* _SUPPLIED MATERIAL_

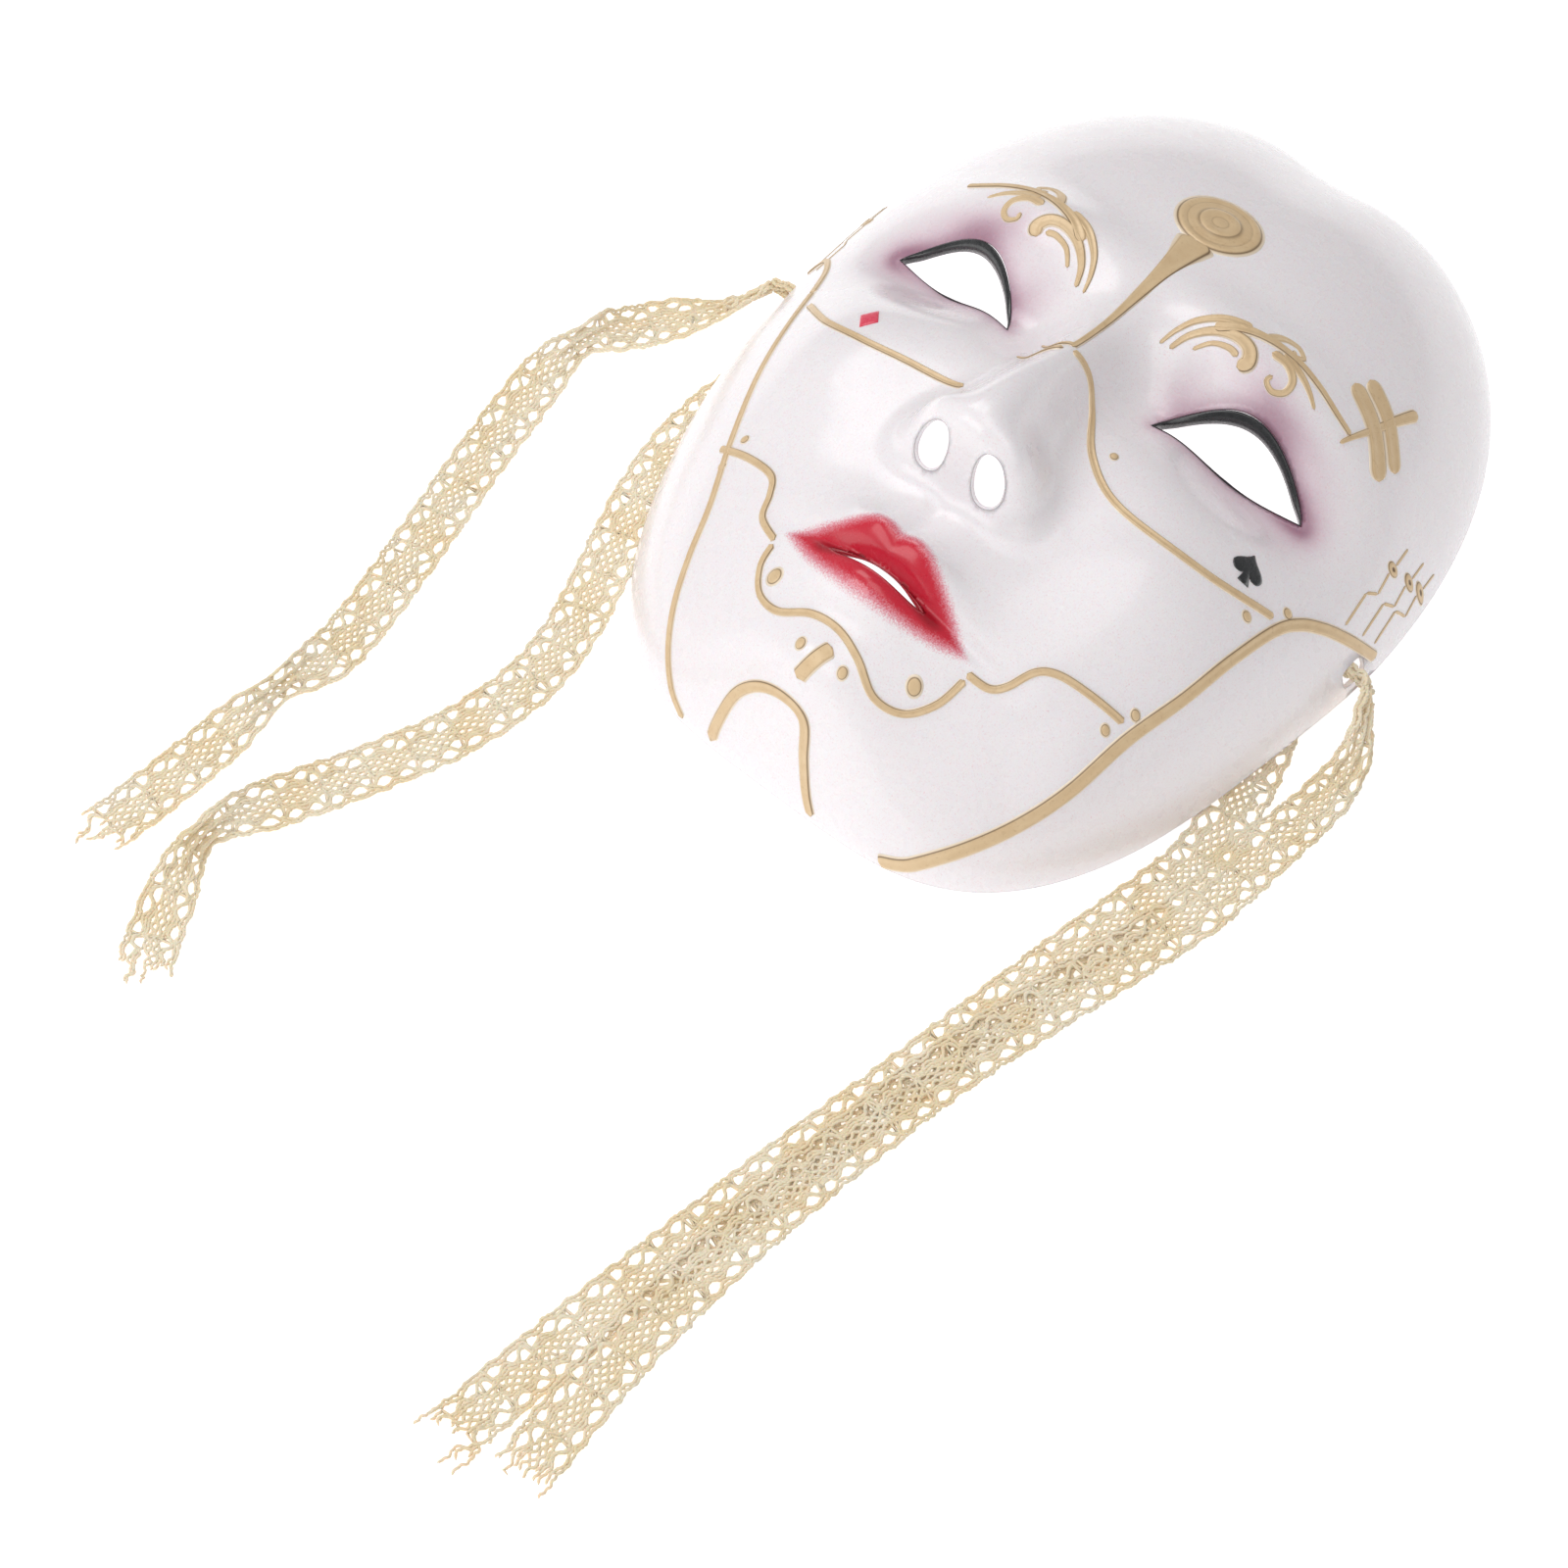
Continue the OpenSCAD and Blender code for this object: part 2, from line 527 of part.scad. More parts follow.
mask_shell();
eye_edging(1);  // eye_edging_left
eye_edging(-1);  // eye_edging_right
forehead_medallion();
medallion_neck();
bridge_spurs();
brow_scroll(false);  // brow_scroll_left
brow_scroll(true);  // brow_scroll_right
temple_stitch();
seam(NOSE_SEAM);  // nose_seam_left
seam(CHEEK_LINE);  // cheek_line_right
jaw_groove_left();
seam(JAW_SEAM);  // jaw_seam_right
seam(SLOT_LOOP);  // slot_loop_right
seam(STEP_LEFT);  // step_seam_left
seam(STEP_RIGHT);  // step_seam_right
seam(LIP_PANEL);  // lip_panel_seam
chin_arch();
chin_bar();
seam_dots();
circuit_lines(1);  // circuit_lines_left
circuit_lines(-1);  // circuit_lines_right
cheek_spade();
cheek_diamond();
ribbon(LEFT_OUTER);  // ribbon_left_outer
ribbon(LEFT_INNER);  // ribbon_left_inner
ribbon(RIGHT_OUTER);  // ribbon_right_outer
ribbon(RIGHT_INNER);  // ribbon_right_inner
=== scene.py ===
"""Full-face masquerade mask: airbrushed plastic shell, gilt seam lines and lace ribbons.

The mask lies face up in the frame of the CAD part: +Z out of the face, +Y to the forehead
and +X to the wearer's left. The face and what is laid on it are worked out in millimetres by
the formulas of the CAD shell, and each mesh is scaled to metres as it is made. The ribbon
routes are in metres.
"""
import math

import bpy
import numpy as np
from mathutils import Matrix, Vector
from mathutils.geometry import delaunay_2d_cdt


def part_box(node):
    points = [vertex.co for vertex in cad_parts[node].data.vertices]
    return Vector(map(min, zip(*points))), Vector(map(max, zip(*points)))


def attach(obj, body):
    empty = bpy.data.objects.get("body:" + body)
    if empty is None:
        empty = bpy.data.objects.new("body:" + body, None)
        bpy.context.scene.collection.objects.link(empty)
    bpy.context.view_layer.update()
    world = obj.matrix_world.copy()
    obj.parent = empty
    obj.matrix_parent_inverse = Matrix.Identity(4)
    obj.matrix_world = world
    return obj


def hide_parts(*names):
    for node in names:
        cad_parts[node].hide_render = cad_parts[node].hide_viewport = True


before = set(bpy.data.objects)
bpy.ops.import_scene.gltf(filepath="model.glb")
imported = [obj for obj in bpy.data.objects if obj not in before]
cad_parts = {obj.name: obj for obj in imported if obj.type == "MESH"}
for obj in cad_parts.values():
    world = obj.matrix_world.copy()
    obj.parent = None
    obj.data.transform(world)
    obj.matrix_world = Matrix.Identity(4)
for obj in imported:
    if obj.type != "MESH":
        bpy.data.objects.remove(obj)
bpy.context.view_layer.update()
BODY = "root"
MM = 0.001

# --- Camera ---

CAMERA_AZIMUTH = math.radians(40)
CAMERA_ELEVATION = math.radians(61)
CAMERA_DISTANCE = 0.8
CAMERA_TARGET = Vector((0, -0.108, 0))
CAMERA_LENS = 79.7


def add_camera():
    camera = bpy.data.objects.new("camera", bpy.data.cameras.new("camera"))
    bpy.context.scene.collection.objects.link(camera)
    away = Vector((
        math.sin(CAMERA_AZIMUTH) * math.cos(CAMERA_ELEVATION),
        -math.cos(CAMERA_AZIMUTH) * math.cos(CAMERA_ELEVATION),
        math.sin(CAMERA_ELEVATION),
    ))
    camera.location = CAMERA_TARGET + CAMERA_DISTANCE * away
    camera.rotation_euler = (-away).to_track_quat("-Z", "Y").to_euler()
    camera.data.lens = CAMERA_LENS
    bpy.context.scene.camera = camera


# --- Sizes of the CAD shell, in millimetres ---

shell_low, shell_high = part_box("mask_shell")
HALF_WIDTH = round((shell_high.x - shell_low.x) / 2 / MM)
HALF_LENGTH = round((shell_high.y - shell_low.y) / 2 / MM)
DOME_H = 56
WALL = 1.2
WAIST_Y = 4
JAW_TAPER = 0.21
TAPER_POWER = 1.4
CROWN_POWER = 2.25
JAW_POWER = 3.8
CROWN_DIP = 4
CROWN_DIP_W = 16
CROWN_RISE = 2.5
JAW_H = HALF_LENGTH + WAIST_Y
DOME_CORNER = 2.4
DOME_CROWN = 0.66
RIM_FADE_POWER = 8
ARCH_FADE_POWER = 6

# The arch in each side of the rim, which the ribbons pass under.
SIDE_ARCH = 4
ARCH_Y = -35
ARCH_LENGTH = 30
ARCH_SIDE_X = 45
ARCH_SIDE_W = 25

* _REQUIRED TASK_
Every line from the one holding "cad_parts[node].hide_render = cad_parts[node].hide_viewport" through the final line of the listing must be echoed exactly; leave out all other lines.

* _SOLUTION TO THIS EXERCISE_
        cad_parts[node].hide_render = cad_parts[node].hide_viewport = True


before = set(bpy.data.objects)
bpy.ops.import_scene.gltf(filepath="model.glb")
imported = [obj for obj in bpy.data.objects if obj not in before]
cad_parts = {obj.name: obj for obj in imported if obj.type == "MESH"}
for obj in cad_parts.values():
    world = obj.matrix_world.copy()
    obj.parent = None
    obj.data.transform(world)
    obj.matrix_world = Matrix.Identity(4)
for obj in imported:
    if obj.type != "MESH":
        bpy.data.objects.remove(obj)
bpy.context.view_layer.update()
BODY = "root"
MM = 0.001

# --- Camera ---

CAMERA_AZIMUTH = math.radians(40)
CAMERA_ELEVATION = math.radians(61)
CAMERA_DISTANCE = 0.8
CAMERA_TARGET = Vector((0, -0.108, 0))
CAMERA_LENS = 79.7


def add_camera():
    camera = bpy.data.objects.new("camera", bpy.data.cameras.new("camera"))
    bpy.context.scene.collection.objects.link(camera)
    away = Vector((
        math.sin(CAMERA_AZIMUTH) * math.cos(CAMERA_ELEVATION),
        -math.cos(CAMERA_AZIMUTH) * math.cos(CAMERA_ELEVATION),
        math.sin(CAMERA_ELEVATION),
    ))
    camera.location = CAMERA_TARGET + CAMERA_DISTANCE * away
    camera.rotation_euler = (-away).to_track_quat("-Z", "Y").to_euler()
    camera.data.lens = CAMERA_LENS
    bpy.context.scene.camera = camera


# --- Sizes of the CAD shell, in millimetres ---

shell_low, shell_high = part_box("mask_shell")
HALF_WIDTH = round((shell_high.x - shell_low.x) / 2 / MM)
HALF_LENGTH = round((shell_high.y - shell_low.y) / 2 / MM)
DOME_H = 56
WALL = 1.2
WAIST_Y = 4
JAW_TAPER = 0.21
TAPER_POWER = 1.4
CROWN_POWER = 2.25
JAW_POWER = 3.8
CROWN_DIP = 4
CROWN_DIP_W = 16
CROWN_RISE = 2.5
JAW_H = HALF_LENGTH + WAIST_Y
DOME_CORNER = 2.4
DOME_CROWN = 0.66
RIM_FADE_POWER = 8
ARCH_FADE_POWER = 6

# The arch in each side of the rim, which the ribbons pass under.
SIDE_ARCH = 4
ARCH_Y = -35
ARCH_LENGTH = 30
ARCH_SIDE_X = 45
ARCH_SIDE_W = 25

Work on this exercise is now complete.